The attribution of Damascus as a place of origin is one that dates back to
the carpet scholarship of the early 20th century when these rugs tended to
be referred to as Damascus or Damascene rugs. However, the attribution is
far from secure and has been hotly debated ever since, and the alternative
suggestions of Cairo, Rhodes, the Anatolian Adana Plain and, more
recently, the Aqqoyunlu Turkmen (Jon Thompson, 'Carpets in the Fifteenth
Century', Carpets and Textiles in the Iranian World 1400-1700, Oxford,
2010, pp.31-57) have all been mooted. For a thorough discussion of the
subject please see Robert Pinner and Michael Franses, 'The Eastern
Mediterranean Carpet Collection in the Victoria and Albert Museum', Hali
Vol.4 No.1, pp.37-52.
Visually, in the limited palette and
kaleidoscopic geometry of their designs, the chequerboard rugs appear to
be near relations of Mamluk carpets (see lot 20 in the present sale) and
yet there are a number of important technical differences that would
appear to rule out the same workshops of origin. The structure of the
chequerboard carpets is thick, heavy and rigid, quite unlike the supple
and lustrous quality of the Mamluk carpets, the wool is Z spun rather than
S spun Mamluk weavings and a different type of red dye is used in each
type. Mamluk carpets use lac which is a red dye created from scale insects
similar to cochineal and the Chequerboard group use the plant-dye madder
(Mark Whiting, 'The Red Dyes of some East Mediterranean Carpets', Hali
ibid., pp55-56). Spuhler suggests that it seems more likely that they are
related to another group of visually similar weavings, the so-called
Para-Mamluk rugs, which have Z spun wool and are nearly identical in
structure to the Chequerboard rugs (Friedrich Spuhler, ibid., pp.265-268).

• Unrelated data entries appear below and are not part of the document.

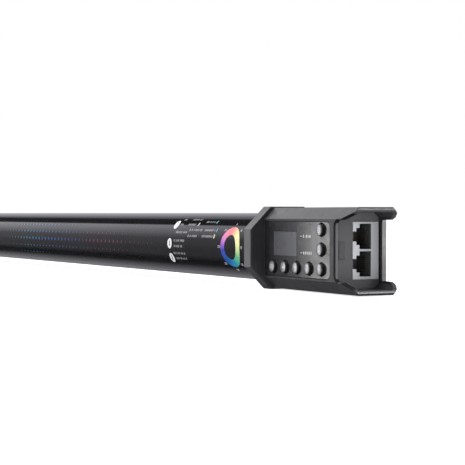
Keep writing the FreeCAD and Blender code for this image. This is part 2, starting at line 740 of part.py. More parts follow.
def make_ports():
    """End plate, the pair of data sockets on their own board, and the service port with its plug."""
    face = f"({PLATE_X} + jack_proud)"
    start = f"({face} - jack_depth)"
    seam = f"({face} - bezel_thickness)"
    bezel = box(seam, "jack_low", "-jack_height/2", "bezel_thickness", "jack_width", "jack_height")
    outlines = [port_outline(middle, seam, "bezel_thickness", "jack_low") for middle in SOCKET_MIDDLES]
    keep("socket_bezel", cut(bezel, *outlines))
    block = box(start, "jack_low", "-jack_height/2",
                "jack_depth - bezel_thickness", "jack_width", "jack_height")
    bay_low_x = f"{face} - bay_depth"
    bays = [port_outline(middle, bay_low_x, "bay_depth", "jack_low + 0.4") for middle in SOCKET_MIDDLES]
    keep("data_sockets", cut(block, *bays))
    contacts = [
        box(bay_low_x, "bay_low + bay_height - 0.3", f"{middle} + {(step - 3.5) * 1.02:.2f} - 0.2",
            "8", "0.3", "0.4")
        for middle in SOCKET_MIDDLES for step in range(8)
    ]
    keep("socket_contacts", group(*contacts))
    board_low = "jack_low - board_thickness"
    keep("socket_board", box(f"{start} - 1", board_low, "-board_height/2",
                             "jack_depth - 2.5", "board_thickness", "board_height"))
    keep("board_link", box(f"{start} + 2", BOARD_BACK, "-8", "5", f"{board_low} - {BOARD_BACK}", "16"))

    plate = Solid("port_plate")
    plate_low = f"{PLATE_X} - port_plate_thickness"
    plate.add("YZ", head_section("(head_wall + port_plate_gap)"), plate_low, "port_plate_thickness")
    window = rectangle(
        "jack_low - port_plate_gap", "jack_low + jack_width + port_plate_gap",
        "-jack_height/2 - port_plate_gap", "jack_height/2 + port_plate_gap")
    plate.remove("YZ", window, plate_low, "port_plate_thickness")
    plate.remove("YZ", service_outline("port_plate_gap"), plate_low, "port_plate_thickness")
    port_edge = value("service_width/2 + port_plate_gap")
    plate.round_edges("0.25", lambda edge: along(edge, X_AXIS)
                      and abs(abs(edge.Vertexes[0].Z) - port_edge) < 0.01)


SERVICE_Y = "(board_front - service_height/2)"


def service_outline(room):
    """Rectangle of the service port, larger all round by room."""
    half_y, half_z = f"(service_height/2 + {room})", f"(service_width/2 + {room})"
    return rectangle(f"{SERVICE_Y} - {half_y}", f"{SERVICE_Y} + {half_y}", f"-{half_z}", half_z)


def make_service_port():
    """Small socket on the main board, and the rubber plug that lies flush with the end plate."""
    mouth = f"({PLATE_X} - service_recess)"
    shell = box(f"{mouth} - 4.9", "board_front - 3.1", "-4.3", "4.9", "3.1", "8.6")
    hollow = box(f"{mouth} - 4.5", "board_front - 2.8", "-4.0", "4.5", "2.5", "8.0")
    tongue = box(f"{mouth} - 4.7", "board_front - 1.85", "-3.2", "3.6", "0.6", "6.4")
    keep("service_socket", fuse(cut(shell, hollow), tongue))

    plug = Solid("service_plug")
    plug.add("YZ", service_outline("0"), f"{mouth} + 0.1", "service_plug_cap")
    plug.round_edges("0.3", lambda edge: along(edge, X_AXIS))
    plug.add("YZ", rectangle("board_front - 2.7", "board_front - 0.4", "-3.9", "3.9"), f"{mouth} - 4", "4.2")
    hollow_outline = rectangle("board_front - 2.1", "board_front - 1.0", "-3.4", "3.4")
    plug.remove("YZ", hollow_outline, f"{mouth} - 4", "3.3")


def make_rear_cover():
    solid = Solid("rear_cover")
    back = "(head_depth/2 - plate_recess)"
    solid.add("XZ", cover_outline("0"), back, "plate_recess")
    solid.drill("XZ", COVER_POSTS, "1.0", back, "plate_recess")
    solid.drill("XZ", COVER_POSTS, "1.9", f"{back} + 0.5", "0.8")
    screws = []
    for x, z in COVER_POSTS:
        shank = rod("y", x, f"{back} - 4", z, "small_screw_radius", "4.5")
        head = rod("y", x, f"{back} + 0.5", z, "1.8", "0.6")
        slot = box(f"{x} - 1.4", f"{back} + 0.8", f"{z} - 0.25", "2.8", "0.4", "0.5")
        screws.append(cut(fuse(shank, head), slot))
    keep("cover_screws", group(*screws))


# ---------------------------------------------------------------- build, check, write

def check_all():
    doc.recompute()
    for obj in doc.Objects:
        if "Invalid" in obj.State or "Error" in obj.State:
            raise ValueError(f"{obj.Label} failed: {obj.State}")
    for label, obj in parts.items():
        if obj.Shape.isNull() or not obj.Shape.isValid() or not obj.Shape.Solids:
            raise ValueError(f"{label} has no valid solid")


def write_all():
    os.makedirs("parts", exist_ok=True)
    for label, obj in parts.items():
        obj.Shape.exportStep(os.path.join("parts", f"{label}.step"))
        print(f"{label}: {len(obj.Shape.Solids)} solids, {obj.Shape.Volume:.1f} mm3")


make_tube()
make_lamp()
make_battery()
make_driver()
make_wires()
make_collar("head_collar", COLLAR_X, f"{HEAD_X} - collar_web", COLLAR_X)
make_collar("cap_collar", FAR_COLLAR_X, FAR_COLLAR_X, f"{FAR_COLLAR_X} + collar_web")
make_seals()
make_end_cap()
make_head_shell()
keep("head_screws", long_screws(f"({HEAD_X} + head_wall)", -1))
make_face_plate()
make_display()
make_keys()
make_boards()
make_ports()
make_service_port()
make_rear_cover()
check_all()
write_all()
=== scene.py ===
import math
import random

import bmesh
import bpy
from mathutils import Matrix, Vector


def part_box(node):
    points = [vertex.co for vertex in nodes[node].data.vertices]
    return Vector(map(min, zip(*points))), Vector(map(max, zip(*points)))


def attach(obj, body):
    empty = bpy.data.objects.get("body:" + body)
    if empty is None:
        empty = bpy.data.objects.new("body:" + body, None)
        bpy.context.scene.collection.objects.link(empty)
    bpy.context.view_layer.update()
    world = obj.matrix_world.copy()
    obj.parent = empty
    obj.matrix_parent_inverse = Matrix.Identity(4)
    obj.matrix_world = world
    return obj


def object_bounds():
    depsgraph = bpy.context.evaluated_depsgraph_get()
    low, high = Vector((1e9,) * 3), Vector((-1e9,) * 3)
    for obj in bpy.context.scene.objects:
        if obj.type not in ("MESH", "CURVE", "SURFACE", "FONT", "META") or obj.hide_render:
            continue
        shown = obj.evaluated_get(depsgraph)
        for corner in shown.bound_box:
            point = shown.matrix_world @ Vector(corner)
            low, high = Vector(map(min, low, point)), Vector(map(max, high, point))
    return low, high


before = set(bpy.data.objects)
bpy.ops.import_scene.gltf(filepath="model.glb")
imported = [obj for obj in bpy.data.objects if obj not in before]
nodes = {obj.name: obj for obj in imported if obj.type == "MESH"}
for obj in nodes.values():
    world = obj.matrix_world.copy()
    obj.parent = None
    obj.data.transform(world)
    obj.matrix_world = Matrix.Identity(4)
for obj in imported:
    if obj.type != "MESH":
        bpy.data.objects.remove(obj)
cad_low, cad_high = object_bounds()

MM = 0.001
random.seed(7)

# ---------------------------------------------------------------- places read from the frame

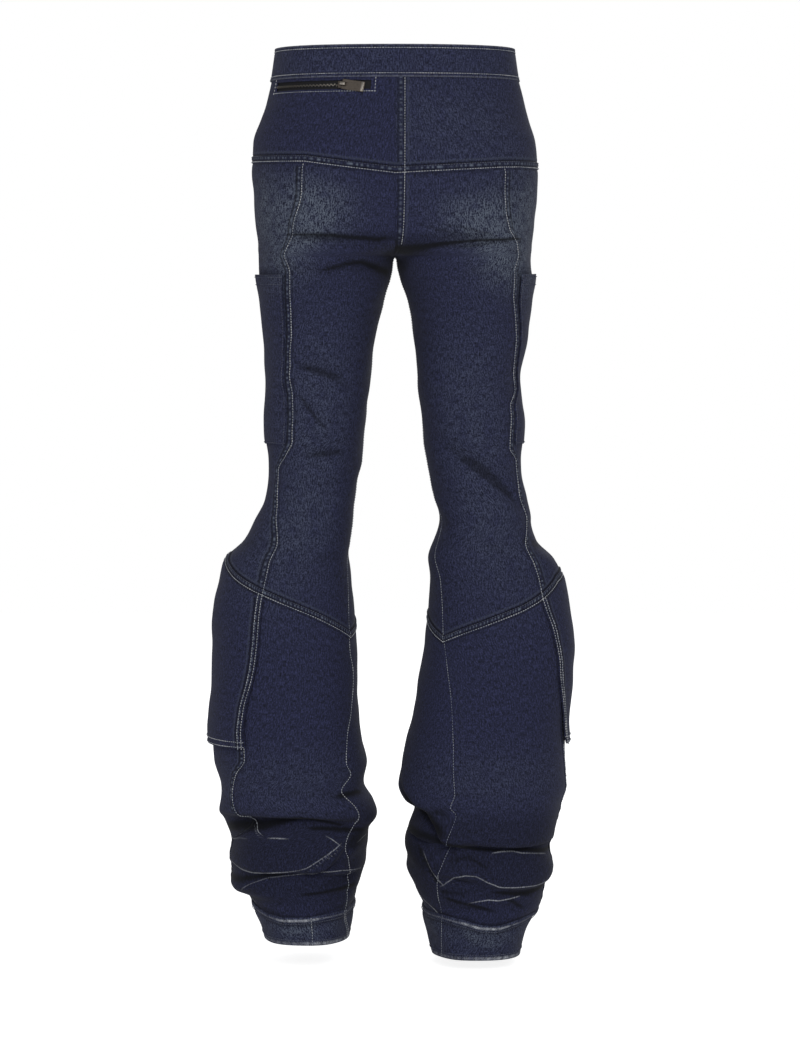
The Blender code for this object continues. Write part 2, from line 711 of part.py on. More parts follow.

The present carpet relates closely to the McMullan Chequerboard rug in
the Metropolitan Museum of Art, inv no. 69.267 in its organisation of the
3 x 3 hexagon and cartouche and rosette border, but differs in its
coloration (Joseph V. McMullan, Islamic Carpets, New York, 1965, pl.3,
pp.26-27). The present example has sky blue medallions with red centres
which create the impression of being able to look through the centre of
the repeated hexagon lattice like a jali screen, whereas the McMullan rug
has medallions of alternating colours with the contrasting medallion's
colour in its centre. In spite of their rarity, which would suggest a
relatively small and short-lived production, a number of these carpets
appear in portraits and genre scenes by Italian and Dutch painters from
the late 16th century and throughout the 17th century (John Mills,
'Carpets in Italian Paintings', Oriental Carpet & Textile Studies II:
Carpets of the Mediterranean Countries 1400-1600, London, 1986,
pp.117-118. One of the most effective of these paintings is Gabriel
Metsu's 1659 work, A Musical Party, which is currently being exhibited
alongside the McMullan Chequerboard rug in the Metropolitan Museum of
Art's exhibition Carpets of the East in Paintings of the West.